SET PROBLEM: In the listing below, locate the lines that hold the string "bodies". Copy those lines.

INFORMATION PROVIDED:
============================================================

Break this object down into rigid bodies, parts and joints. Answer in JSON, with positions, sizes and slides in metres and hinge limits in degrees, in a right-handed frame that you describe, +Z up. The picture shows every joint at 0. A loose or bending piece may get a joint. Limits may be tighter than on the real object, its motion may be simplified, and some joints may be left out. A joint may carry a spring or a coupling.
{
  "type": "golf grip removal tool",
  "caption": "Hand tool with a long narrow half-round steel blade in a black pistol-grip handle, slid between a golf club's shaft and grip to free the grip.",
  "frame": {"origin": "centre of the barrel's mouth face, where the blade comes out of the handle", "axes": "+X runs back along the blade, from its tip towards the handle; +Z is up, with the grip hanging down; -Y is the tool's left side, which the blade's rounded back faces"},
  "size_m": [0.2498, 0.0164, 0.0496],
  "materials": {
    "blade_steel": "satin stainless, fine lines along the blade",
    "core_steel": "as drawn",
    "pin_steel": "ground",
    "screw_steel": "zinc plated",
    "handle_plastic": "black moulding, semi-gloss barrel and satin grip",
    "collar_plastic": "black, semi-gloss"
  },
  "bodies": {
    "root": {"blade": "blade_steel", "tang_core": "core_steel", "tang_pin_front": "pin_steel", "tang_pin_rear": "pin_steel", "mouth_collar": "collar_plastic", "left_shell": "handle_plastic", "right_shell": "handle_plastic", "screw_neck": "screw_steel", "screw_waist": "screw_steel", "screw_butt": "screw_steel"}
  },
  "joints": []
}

============================================================

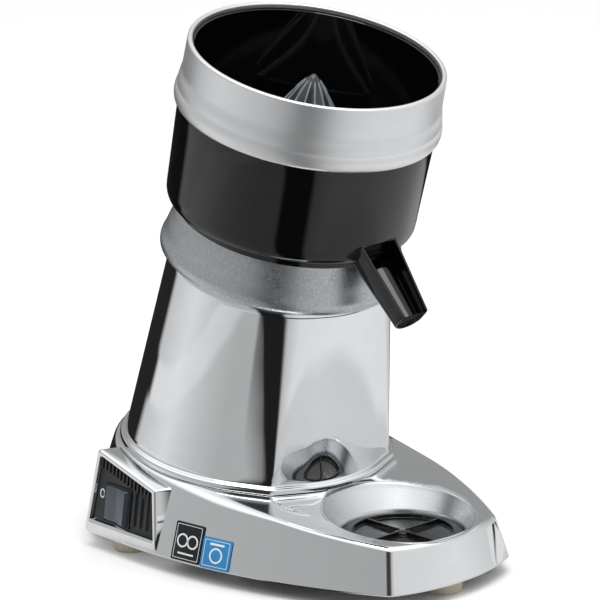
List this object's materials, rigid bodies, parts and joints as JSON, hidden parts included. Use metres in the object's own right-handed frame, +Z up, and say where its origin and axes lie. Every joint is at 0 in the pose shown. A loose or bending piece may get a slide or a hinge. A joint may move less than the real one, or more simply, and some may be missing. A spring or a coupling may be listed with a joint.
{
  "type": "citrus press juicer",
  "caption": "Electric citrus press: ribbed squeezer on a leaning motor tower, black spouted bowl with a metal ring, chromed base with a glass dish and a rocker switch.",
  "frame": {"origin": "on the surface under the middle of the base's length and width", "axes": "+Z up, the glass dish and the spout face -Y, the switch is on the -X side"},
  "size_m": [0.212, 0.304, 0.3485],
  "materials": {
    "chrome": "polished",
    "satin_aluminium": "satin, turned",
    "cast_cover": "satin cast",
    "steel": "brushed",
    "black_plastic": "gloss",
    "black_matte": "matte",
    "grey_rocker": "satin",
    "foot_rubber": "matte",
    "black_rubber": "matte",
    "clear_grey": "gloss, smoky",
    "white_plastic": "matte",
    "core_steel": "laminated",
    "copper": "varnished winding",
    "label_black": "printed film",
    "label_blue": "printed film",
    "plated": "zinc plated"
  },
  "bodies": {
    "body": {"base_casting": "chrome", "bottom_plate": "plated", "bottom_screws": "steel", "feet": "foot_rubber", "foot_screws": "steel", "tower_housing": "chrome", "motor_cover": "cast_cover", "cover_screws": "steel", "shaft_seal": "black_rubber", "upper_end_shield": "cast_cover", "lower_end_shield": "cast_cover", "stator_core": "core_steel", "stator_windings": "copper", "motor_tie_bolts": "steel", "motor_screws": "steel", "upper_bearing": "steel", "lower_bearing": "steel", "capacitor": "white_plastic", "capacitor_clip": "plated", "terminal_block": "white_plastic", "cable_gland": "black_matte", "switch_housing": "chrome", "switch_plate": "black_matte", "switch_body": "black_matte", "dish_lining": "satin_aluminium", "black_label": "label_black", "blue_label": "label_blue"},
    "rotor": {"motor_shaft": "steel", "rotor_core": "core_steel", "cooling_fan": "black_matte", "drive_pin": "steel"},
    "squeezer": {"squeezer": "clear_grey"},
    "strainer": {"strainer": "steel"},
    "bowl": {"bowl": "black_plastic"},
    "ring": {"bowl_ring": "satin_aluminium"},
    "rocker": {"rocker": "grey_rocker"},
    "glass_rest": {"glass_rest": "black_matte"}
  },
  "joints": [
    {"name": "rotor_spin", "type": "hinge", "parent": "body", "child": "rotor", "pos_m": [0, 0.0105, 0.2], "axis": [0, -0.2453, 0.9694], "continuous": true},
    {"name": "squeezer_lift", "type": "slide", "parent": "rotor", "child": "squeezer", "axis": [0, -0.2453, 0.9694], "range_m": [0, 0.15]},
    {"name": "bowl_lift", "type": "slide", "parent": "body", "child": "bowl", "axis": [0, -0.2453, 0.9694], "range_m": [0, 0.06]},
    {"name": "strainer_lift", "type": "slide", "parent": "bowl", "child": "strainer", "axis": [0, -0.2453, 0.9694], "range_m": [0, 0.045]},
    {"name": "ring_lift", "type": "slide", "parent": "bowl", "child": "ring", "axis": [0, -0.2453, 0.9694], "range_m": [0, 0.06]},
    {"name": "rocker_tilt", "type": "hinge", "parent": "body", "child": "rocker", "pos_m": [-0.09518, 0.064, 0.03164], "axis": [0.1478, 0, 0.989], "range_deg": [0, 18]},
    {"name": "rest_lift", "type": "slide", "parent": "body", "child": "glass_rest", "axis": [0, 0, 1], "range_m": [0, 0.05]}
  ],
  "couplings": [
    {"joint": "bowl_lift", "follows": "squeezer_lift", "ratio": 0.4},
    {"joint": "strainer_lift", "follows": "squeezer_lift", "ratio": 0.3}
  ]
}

============================================================

TASK OUTPUT:
Break this object down into rigid bodies, parts and joints. Answer in JSON, with positions, sizes and slides in metres and hinge limits in degrees, in a right-handed frame that you describe, +Z up. The picture shows every joint at 0. A loose or bending piece may get a joint. Limits may be tighter than on the real object, its motion may be simplified, and some joints may be left out. A joint may carry a spring or a coupling.
  "bodies": {
List this object's materials, rigid bodies, parts and joints as JSON, hidden parts included. Use metres in the object's own right-handed frame, +Z up, and say where its origin and axes lie. Every joint is at 0 in the pose shown. A loose or bending piece may get a slide or a hinge. A joint may move less than the real one, or more simply, and some may be missing. A spring or a coupling may be listed with a joint.
  "bodies": {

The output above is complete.